Earlier this week two articles appeared almost side-by-side in my Google Reader feed: David Brooks’s New York Times op-ed “The Philosophy of Data” and Rob Kelly’s “A Data-Driven Approach to Student Retention and Success,” in the Faculty Focus newsletter. Like anyone at all involved in digital humanities, I’m used to reading about how big data is changing our research methods and opening up new kinds of questions. (This New York Times piece, widely promoted on Twitter, is just the most recent of many articles that talk about “big humanistic data” in the popular press.) But these two articles together got me thinking about how what Brooks calls “the rising philosophy of the day” might be affecting other aspects of our professional lives.
Brooks confesses himself initially skeptical of “data-ism,” reducing everything to the quantifiable, but argues that there are two things data does really well:
- Data tells us when our intuitions are wrong (Brooks give the examples of purported “hot streaks” in basketball, which don’t exist, and campaign TV ads, which aren’t as influential as we think they are).
- Data illuminates patterns we might not otherwise see. (Brooks cites James Pennebaker’s work on first-person pronouns in The Secret Life of Pronouns)

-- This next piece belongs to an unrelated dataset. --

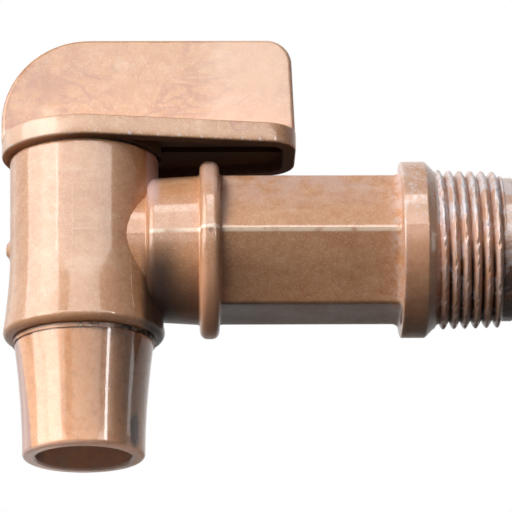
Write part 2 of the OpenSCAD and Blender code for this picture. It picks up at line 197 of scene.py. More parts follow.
def combine(piece, other, operation):
    """Joins the other closed shape to the piece, or cuts it out, and deletes it."""
    modifier = piece.modifiers.new("shape", "BOOLEAN")
    modifier.solver = "MANIFOLD"
    modifier.operation = operation
    modifier.object = other
    bpy.context.view_layer.update()
    shaped = bpy.data.meshes.new_from_object(
        piece.evaluated_get(bpy.context.evaluated_depsgraph_get()))
    piece.modifiers.clear()
    piece.data = shaped
    bpy.data.objects.remove(other)


def smooth(piece):
    """Smooth shading, with creases kept where two faces meet at more than CREASE degrees."""
    piece.data.shade_smooth()
    piece.data.set_sharp_from_angle(angle=math.radians(CREASE))


def arc(centre, radius, start, end, steps):
    """Points centre + radius (cos t, sin t), with t from start to end in degrees."""
    t = np.radians(np.linspace(start, end, steps))
    return np.stack([centre[0] + radius * np.cos(t), centre[1] + radius * np.sin(t)], axis=1)


def fine(points, step):
    """The same path with extra points, so that none lie further apart than the step."""
    points = np.array(points)
    pieces = [np.linspace(a, b, max(1, int(math.ceil(np.linalg.norm(b - a) / step))), endpoint=False)
              for a, b in zip(points[:-1], points[1:])]
    return np.concatenate(pieces + [points[-1:]])


def turns(columns):
    """Angles evenly spaced round a full turn, one for each column."""
    return np.arange(columns) * 2 * np.pi / columns


def turned(name, profile, columns=ROUND_COLUMNS, tilt=None):
    """A profile of (radius, height) turned about the vertical: the point at turn t is
    (radius cos t, radius sin t, height). A matrix may tilt it, and it is moved to the valve's axis."""
    t = turns(columns)
    radius, height = profile[:, :1], profile[:, 1:]
    rows = np.stack([radius * np.cos(t), radius * np.sin(t), height + 0 * t], axis=2)
    if tilt is not None:
        rows = rows @ np.array(tilt).T
    return skin(name, rows + (VALVE_X, 0, 0))


def barrel_skin():
    """Rows of a profile turned about the valve's axis: radius against height runs from the foot's
    rolled edge, up a flare that eases off as (1 - share)^1.6 to the waist, to the top's small round.
    The mould's gate stands out on the side away from the inlet, as h exp(-(d / r)^6) at a
    distance d from its middle."""
    flare = np.linspace(0, 1, 30)[:, None]
    side_z = BARREL_FOOT + FOOT_ROUND + flare * (WAIST_Z - BARREL_FOOT - FOOT_ROUND)
    side_r = BARREL_WAIST_R + (BARREL_FOOT_R - BARREL_WAIST_R) * (1 - flare) ** FLARE_POWER
    profile = np.concatenate([
        [[0, BARREL_FOOT]],
        arc((BARREL_FOOT_R - FOOT_ROUND, BARREL_FOOT + FOOT_ROUND), FOOT_ROUND, -90, 0, 10),
        np.concatenate([side_r, side_z], axis=1)[1:],
        fine([[BARREL_WAIST_R, WAIST_Z], [BARREL_TOP_R, BARREL_TOP - TOP_ROUND]], 0.6)[1:],
        arc((BARREL_TOP_R - TOP_ROUND, BARREL_TOP - TOP_ROUND), TOP_ROUND, 0, 90, 6)[1:],
        [[0, BARREL_TOP]]])
    t = turns(BODY_COLUMNS)
    radius, z = profile[:, :1] + 0 * t, profile[:, 1:] + 0 * t
    from_gate = np.hypot(z, BARREL_WAIST_R * (t - np.pi))
    radius = radius + GATE_HEIGHT * np.exp(-(from_gate / GATE_R) ** 6) * (radius > 1)
    return np.stack([VALVE_X + radius * np.cos(t), radius * np.sin(t), z], axis=2)


def boss_path():
    """The neck, the boss and the flange ring's rim, as (place, radius)."""
    ring_back, ring_front = RING_X - RING_W / 2, RING_X + RING_W / 2
    neck_end, boss_top, boss_end_r = BOSS_START - NECK_FILLET, BOSS_START + BOSS_ROUND, BOSS_R - BOSS_DRAFT
    foot_x, foot_r = ring_back - RING_FOOT, BOSS_R - 0.1
    return np.concatenate([
        [[0, 0], [0, NECK_R]],
        fine([[0.5, NECK_R], [neck_end, NECK_R]], 0.8),
        arc((neck_end, NECK_R + NECK_FILLET), NECK_FILLET, -90, 0, 4)[1:],
        arc((boss_top, boss_end_r - BOSS_ROUND), BOSS_ROUND, 180, 90, 12),
        fine([[boss_top + 0.3, boss_end_r], [foot_x, foot_r]], 0.8),
        arc((foot_x, foot_r + RING_FOOT), RING_FOOT, -90, 0, 5)[1:],
        arc((ring_back + RING_EDGE, RING_R - RING_EDGE), RING_EDGE, 180, 90, 10),
        arc((ring_front - RING_EDGE, RING_R - RING_EDGE), RING_EDGE, 90, 0, 10)])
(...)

Kelly speaks to a specific application of collected data: retaining students. Colleges collect a lot of data, mostly about admissions. There’s a lot at stake, since this data determines schools’ ranking on lists like U.S. News and World Report. News stories about universities’ data collection often focus on schools fudging the numbers, but Kelly’s article is more optimistic about the ways in which this data can be used to actually help students. He quotes Margaret Martin of Eastern Connecticut State University, who notes that “it’s hard for the general faculty population or administrator population to really have a handle on the data that is really driving decisions.” Kelly continues:
Faculty involvement in this initiative is essential, and there have been two things that have motivated faculty to participate: the desire to better serve the students and the potential to engage in activities that employ their skills (and could potentially produce publishable research).
If data can tell us where our intuitions are wrong, or help us see patterns otherwise invisible, how can faculty access that information in a way that’s usable? Surely we all want to better serve our students, and employ our skills, and Kelly’s article hints at a contributions DH scholars in particular can make. Historically at least, humanities scholars have been well-represented in the upper levels of university administrations. As humanities professors develop skills to work with “big data,” I wonder whether these skills will transfer to administrative tasks as well.